You have a printer, so you implement print.
But now the question is, well, what do you do about the scanning and the faxing?
Do you throw an exception?
Do you do a no op?
Do you maybe output some message that this operation is not supported?
I mean, the operation is kind of undefined a little bit, especially for the consumers of your API.
So you would have to really document that your old fashioned printer, even though it implements the
eye machine interface, it does in fact only supply the implementation of print and does not supply
the implementations of scan and fax.
So that’s a bit of a problem.
And that is where the interface segregation principle comes in.
So the idea is to make sure that people don’t pay for things they don’t need.
And this means that if you don’t need the scanning and the faxing, then those things should be separable
somehow.
And instead of having one big interface, you should have lots of smaller interfaces which are more
atomic, shall we say, in the sense that they are kind of self-contained and they cover a particular
concern.
So what you would do in this case is of course you’d make a lot of smaller interfaces.
So for the printing you would have an eye printer interface where you would have the print function.
So this would work on a document.
And similarly for the scanning, for example, you would have the eye scanner interface and this would
have the void scan function again on on a document or into a document in this case.
And then of course, if you want to start implementing these functions, then you can and there are
different ways of doing it.
So one is if you are making a photocopier, for example, then you might want to implement just both
of these interfaces.
So if you have a photocopier, for example, then you might want to have the eye printer interface and
also the eye scanner interface.
And then you simply implement all the missing members and you actually provide the appropriate implementation.
Or of course if you do want a higher level interface as well, like a kind of eye multifunction device
interface, you can have it as well because interfaces can inherit from interfaces.
So you can have an eye multi-function device, which is actually an interface which is both an eye scanner,
eye printer, eye printer and other things as well.

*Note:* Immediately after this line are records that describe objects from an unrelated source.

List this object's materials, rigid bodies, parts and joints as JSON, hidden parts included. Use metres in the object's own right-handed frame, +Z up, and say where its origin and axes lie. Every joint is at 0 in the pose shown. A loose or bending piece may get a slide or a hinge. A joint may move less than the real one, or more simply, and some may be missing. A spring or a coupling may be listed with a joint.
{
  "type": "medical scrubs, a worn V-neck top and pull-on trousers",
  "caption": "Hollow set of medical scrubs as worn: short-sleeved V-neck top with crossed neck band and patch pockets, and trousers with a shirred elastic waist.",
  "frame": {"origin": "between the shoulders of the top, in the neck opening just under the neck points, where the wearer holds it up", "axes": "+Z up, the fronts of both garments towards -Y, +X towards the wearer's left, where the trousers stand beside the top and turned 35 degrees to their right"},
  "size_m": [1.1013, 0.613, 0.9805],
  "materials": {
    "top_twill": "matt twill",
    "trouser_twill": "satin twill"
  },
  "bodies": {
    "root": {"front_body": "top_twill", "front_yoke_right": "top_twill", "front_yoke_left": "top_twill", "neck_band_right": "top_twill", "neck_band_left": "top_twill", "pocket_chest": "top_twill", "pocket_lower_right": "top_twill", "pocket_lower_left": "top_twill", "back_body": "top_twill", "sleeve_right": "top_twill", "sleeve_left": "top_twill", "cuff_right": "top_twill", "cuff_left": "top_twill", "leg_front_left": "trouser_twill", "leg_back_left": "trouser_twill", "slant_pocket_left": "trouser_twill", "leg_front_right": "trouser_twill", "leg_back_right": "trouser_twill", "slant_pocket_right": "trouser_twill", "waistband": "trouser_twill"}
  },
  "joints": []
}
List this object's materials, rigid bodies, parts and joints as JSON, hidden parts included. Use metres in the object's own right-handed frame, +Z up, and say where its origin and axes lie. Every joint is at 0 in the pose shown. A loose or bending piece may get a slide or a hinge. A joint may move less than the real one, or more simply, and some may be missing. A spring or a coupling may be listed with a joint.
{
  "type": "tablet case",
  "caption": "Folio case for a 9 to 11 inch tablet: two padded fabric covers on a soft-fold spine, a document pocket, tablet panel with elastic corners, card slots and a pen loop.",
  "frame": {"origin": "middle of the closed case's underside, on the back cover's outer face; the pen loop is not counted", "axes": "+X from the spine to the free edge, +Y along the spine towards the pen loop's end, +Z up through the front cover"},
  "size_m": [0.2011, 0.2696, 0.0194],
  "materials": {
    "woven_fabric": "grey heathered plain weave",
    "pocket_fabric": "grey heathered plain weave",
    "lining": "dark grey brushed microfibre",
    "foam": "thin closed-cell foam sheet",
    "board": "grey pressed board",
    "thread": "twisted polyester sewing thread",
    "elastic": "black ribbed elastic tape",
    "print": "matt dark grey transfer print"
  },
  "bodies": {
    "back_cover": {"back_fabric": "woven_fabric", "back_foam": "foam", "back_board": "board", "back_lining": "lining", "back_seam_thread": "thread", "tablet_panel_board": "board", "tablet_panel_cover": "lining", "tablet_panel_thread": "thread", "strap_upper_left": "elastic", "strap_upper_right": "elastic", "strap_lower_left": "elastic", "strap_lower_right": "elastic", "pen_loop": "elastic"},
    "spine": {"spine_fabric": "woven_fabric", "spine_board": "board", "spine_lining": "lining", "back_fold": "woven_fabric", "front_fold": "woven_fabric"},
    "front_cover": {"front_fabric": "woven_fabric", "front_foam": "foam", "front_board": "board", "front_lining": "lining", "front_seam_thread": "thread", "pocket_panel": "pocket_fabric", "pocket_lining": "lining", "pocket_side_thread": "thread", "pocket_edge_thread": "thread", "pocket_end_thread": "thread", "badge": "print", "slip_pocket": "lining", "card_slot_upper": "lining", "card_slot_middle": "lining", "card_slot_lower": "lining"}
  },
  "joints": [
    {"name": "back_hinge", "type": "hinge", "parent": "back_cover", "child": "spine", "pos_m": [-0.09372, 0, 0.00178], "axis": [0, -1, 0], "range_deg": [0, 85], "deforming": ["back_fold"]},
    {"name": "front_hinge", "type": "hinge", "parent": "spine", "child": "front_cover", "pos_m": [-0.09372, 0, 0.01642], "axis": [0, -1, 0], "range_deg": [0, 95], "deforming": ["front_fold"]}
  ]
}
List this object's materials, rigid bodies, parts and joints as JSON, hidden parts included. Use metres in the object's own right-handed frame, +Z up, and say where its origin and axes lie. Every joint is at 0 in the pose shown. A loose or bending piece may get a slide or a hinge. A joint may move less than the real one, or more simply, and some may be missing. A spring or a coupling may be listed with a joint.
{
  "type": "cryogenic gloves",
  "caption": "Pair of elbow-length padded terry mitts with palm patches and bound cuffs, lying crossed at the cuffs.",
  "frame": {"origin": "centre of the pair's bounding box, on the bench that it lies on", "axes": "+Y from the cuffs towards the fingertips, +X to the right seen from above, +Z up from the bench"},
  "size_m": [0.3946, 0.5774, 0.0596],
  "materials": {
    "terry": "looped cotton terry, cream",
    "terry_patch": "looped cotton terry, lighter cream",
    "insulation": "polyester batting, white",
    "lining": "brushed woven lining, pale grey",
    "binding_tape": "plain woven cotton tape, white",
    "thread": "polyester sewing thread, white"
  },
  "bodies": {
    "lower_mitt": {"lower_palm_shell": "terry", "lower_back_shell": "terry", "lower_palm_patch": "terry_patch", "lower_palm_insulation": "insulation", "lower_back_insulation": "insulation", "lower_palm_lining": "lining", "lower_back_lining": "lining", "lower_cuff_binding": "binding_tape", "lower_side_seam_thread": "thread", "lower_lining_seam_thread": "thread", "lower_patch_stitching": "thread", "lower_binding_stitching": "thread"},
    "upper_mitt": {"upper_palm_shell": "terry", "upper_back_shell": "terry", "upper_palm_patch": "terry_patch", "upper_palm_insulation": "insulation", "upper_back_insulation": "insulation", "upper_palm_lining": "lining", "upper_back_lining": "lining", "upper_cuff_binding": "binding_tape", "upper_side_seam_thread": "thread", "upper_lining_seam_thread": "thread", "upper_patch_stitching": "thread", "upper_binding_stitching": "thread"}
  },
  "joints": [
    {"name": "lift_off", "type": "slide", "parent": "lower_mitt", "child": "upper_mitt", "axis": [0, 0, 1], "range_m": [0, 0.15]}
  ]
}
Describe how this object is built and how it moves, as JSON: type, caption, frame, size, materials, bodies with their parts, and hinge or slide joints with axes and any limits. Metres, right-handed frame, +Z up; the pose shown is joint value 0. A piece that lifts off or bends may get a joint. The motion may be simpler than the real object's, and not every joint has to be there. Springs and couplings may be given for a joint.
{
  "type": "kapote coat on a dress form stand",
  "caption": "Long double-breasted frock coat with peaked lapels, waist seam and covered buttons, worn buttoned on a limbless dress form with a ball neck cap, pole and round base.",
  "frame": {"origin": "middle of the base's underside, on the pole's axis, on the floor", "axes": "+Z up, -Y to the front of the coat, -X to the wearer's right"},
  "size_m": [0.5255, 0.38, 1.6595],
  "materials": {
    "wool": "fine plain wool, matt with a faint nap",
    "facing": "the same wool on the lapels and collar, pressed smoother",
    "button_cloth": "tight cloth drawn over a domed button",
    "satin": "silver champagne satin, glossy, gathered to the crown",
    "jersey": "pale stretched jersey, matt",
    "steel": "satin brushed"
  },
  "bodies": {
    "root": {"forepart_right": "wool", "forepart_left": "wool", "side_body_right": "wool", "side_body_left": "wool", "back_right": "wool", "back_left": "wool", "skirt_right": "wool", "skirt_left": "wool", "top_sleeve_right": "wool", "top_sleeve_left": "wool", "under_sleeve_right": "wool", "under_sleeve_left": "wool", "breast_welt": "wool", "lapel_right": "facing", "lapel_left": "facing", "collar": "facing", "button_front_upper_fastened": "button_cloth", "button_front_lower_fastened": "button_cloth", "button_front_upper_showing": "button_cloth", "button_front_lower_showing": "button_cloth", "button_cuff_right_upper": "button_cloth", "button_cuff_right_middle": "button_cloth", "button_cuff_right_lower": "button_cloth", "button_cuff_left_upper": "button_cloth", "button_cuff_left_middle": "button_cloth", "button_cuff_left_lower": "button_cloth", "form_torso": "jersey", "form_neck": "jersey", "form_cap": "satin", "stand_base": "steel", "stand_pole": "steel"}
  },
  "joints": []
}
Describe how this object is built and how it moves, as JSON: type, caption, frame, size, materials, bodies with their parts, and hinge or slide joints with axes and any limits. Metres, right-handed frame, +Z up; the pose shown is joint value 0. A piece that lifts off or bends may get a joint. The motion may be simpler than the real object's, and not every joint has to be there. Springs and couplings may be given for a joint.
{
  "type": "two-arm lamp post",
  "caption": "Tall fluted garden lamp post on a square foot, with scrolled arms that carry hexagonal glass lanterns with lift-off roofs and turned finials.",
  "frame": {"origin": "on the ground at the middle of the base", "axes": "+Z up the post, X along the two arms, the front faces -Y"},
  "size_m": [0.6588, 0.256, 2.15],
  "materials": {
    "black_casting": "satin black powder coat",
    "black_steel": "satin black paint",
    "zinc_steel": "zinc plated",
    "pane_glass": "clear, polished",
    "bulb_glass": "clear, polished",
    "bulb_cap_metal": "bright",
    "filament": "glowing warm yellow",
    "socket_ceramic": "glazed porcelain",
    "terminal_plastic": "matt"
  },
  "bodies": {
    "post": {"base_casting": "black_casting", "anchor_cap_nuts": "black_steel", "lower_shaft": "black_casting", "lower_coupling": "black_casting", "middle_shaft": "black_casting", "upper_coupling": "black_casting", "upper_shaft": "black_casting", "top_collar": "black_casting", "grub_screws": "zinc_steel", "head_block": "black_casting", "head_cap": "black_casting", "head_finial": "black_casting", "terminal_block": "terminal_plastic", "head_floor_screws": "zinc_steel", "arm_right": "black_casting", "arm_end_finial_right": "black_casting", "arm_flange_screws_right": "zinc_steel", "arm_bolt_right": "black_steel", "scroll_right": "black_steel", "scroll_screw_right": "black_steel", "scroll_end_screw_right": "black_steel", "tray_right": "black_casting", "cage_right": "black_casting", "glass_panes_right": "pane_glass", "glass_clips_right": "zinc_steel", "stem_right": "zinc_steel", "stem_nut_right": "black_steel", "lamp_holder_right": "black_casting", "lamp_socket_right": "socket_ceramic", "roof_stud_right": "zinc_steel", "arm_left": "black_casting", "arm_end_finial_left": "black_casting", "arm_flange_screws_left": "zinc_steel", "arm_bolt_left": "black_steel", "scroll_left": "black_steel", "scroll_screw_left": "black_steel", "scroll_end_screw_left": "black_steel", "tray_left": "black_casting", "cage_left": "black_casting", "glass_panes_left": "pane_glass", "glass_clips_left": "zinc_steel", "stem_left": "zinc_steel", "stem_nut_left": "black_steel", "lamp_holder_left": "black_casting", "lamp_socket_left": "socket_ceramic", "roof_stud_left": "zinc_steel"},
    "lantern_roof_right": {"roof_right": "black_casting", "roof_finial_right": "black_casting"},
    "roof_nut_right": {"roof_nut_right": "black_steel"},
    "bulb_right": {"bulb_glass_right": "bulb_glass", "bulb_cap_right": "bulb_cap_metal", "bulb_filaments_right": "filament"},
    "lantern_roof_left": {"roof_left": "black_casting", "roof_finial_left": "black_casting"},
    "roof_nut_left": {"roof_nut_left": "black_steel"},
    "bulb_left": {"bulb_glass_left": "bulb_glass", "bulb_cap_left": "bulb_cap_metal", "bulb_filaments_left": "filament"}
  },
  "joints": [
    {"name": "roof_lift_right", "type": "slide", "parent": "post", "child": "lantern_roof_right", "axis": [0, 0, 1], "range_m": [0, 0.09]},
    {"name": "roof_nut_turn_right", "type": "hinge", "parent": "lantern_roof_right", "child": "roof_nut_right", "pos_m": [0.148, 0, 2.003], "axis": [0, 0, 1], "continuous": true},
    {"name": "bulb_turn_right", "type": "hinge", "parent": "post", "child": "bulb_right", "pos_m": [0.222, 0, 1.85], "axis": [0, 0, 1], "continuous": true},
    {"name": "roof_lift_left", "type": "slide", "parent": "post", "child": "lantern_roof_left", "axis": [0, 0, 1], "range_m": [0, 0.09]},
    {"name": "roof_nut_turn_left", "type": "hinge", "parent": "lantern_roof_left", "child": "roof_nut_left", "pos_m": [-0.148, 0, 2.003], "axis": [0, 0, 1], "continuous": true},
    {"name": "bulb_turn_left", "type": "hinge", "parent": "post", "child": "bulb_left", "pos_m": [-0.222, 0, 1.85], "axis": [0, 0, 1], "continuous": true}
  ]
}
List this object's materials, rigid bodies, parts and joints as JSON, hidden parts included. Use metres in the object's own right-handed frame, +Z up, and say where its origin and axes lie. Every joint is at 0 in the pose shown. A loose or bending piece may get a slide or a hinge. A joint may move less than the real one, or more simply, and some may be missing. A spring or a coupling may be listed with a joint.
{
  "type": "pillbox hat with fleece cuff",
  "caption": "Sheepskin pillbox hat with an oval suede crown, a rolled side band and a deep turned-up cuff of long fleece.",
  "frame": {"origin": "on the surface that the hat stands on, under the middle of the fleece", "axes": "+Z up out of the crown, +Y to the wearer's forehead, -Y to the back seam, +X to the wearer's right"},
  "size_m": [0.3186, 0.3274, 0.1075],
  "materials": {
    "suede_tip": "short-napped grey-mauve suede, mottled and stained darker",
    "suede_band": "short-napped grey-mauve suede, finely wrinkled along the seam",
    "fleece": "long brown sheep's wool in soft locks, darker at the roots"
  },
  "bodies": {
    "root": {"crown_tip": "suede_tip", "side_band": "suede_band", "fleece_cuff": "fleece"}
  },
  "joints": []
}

So you can have other interfaces here.
And then of course when it comes to actually implementing this interface, once again, you have different
options of doing it.
So one way would be if you have a class called Multifunction Machine of some kind, you can just go
ahead and you can implement this eye multifunction device interface.
So that’s one approach.
And how you actually implement this is completely up to you because, for example, if you already have
the implementations of a printer and a scanner and you’re saying that the multifunction device is simply
the joining of those.
Two classes, concrete classes that you already have.
Then you can do delegation.
And in this case, you would implement the missing members.
Or rather, you might not implement the missing members.
What you can do instead is you can suppose you already have a printer in the scanner implementation.
Some way you can have, for example, an AI printer called printer and an AI scanner called Scanner.
And what you can do now, thanks to the magic of Resharper, is first of all, you can make a constructor
which actually initializes both of these.
And then of course, what you can do is you can delegate the calls to each of the interface methods
of AI multifunction device.
You can delegate them to the printer and the scanner respectively.
It’s the decorator pattern in actual fact.
So what you can do is you can go in here into the generate menu.
You can choose delegating members and just select all the members.
And so print will be delegated to printer and scan will be delegated to scanner.
So here it is.
So we’ve auto generated the implementations of the AI multifunction device interface and we’re actually
delegating the calls to the calls of the inner printer and scanner variables.
A classic example of the decorator pattern.
So this is the decorator.
So this is the interface segregation principle, a basic idea that if you have an interface which includes
too much stuff, then just break it apart into smaller interfaces.